Last year, I taught at two schools, a prestigious university and an average state college, for a total of 10 courses. Most academics would consider that a fairly full load for two semesters and a shorter summer term. My pay? $32,447.00 for the entire year. The more I considered all of the ancillary activities required of me, my pay rate on an hourly basis sunk under $10 per hour. After the W-2 forms came, I could calculate more accurately—and the answers were far more painful. I was making $1.77 per hour of work. Not since my days as a newspaper carrier did I earn so little. This same university, mind you, has a fully staffed and well-paid Office of Diversity, Equity, and Inclusion (DEI), with those salaries starting at $87,000 per year. Senior management salaries, meanwhile, are well over $150,000 per year. While many of these administrators and faculty members advocate for social and economic justice causes, it appears this doesn’t include advocating for paying their adjunct teachers a living wage.
In one sense, the treatment of adjuncts serves the same purpose in universities as does the exploitation of labor in all businesses—it allows the owners and shareholders to maximize profits. But in the modern university system, there is another crucial factor that has undercut wages for “contingent” faculty: The rapacious growth of the administrative class at virtually every institution of higher learning. From 1987 until 2011/12—the most recent academic year for which comparable figures are available—universities and colleges collectively added 517,636 administrators and professional employees, or an average of 87 every working day, according to an analysis of federal figures done by the New England Center for Investigative Reporting in collaboration with the nonprofit, nonpartisan, social-science research group, the American Institutes for Research.
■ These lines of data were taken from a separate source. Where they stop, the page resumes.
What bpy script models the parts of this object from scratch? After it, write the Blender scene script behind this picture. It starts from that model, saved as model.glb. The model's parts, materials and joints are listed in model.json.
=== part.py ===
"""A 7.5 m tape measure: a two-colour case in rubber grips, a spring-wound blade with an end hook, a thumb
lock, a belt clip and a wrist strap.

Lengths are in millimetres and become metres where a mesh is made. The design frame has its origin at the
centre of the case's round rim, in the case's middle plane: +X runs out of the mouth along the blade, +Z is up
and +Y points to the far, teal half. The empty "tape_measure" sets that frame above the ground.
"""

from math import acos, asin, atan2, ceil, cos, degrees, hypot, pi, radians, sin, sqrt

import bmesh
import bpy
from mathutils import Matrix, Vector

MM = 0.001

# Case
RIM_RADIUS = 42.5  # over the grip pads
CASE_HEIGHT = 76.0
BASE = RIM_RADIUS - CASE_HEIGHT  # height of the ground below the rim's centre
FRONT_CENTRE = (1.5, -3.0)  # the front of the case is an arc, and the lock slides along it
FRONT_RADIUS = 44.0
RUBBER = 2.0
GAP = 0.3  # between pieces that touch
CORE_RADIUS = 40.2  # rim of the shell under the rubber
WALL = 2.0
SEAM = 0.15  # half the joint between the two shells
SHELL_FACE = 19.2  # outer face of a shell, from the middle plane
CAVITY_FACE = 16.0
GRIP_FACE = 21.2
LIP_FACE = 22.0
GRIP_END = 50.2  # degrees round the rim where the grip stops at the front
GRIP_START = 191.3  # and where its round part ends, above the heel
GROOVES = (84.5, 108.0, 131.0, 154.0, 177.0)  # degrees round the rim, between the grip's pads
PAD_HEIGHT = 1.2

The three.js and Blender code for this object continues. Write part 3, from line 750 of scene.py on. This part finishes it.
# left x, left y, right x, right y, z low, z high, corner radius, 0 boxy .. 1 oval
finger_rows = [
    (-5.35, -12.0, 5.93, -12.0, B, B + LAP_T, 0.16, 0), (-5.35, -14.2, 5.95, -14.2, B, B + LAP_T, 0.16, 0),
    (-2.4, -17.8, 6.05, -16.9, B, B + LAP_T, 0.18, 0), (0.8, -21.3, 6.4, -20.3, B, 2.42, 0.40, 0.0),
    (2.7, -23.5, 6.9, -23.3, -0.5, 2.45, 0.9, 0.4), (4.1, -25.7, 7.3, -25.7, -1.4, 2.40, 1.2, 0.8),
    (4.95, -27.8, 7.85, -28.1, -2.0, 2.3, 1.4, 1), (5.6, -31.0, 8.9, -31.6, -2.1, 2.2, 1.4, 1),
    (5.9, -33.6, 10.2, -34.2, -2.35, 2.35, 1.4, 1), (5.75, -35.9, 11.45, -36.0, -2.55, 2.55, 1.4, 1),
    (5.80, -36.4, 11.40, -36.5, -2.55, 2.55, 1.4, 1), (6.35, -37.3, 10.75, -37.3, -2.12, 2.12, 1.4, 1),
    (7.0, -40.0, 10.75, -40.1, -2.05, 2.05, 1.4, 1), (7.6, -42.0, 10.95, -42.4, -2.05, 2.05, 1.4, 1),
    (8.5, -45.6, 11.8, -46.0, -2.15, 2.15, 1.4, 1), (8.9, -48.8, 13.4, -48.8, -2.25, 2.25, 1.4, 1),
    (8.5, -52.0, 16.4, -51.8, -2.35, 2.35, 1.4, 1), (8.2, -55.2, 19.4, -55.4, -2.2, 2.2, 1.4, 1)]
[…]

Colleges and universities have added these administrators and professional employees even as they’ve substantially shifted classroom teaching duties from full-time faculty to less-expensive part-time adjunct faculty and teaching assistants, the figures show. As Benjamin Ginsberg documented in The Fall of the Faculty: The Rise of the All-Administrative University and Why It Matters, between 1985 and 2005 administrative spending increased by 85%, while administrative support staff increased by a dramatic 240%.
Decades ago, the position of adjunct filled a temporary need in an uncertain scheduling system, an extra “hand” to pitch in and teach a freshman composition or biology class, and that seemed an ideal way of addressing staffing uncertainties. The system today has “matured” however, as the accountants have discovered that more administrators can be hired and more funds are available for nonacademic purposes. The system of tenured academic professionals engaged in a lifelong career of teaching and research is slowly being strangled by the actuarial table.
The sad truth is that this system, for all its inequities, profits by a seemingly unending supply of professionally educated knowledge workers somehow willing to put up with a substandard wage by either teaching part-time as a side hustle, or lowering their living standards. Until enough baby boomers die off, or competition for competent paid faculty rises, we may be facing this situation for quite some time.
But not for me. I decided to quit this subservient system and now earn a living wage that can pay my bills and not force me to go on public assistance. I am happier, more satisfied, and no longer tolerate an unfair system that sanctimoniously preaches “social justice” to its students while exploiting its essential workers.
The American university system is broken. The sooner that people wake up to this reality and realize that it is hurting students and faculty alike while profiting only the small group in the university’s ownership class, the better off for all of us.
Dick Bauer is a writer and teacher living in Colorado.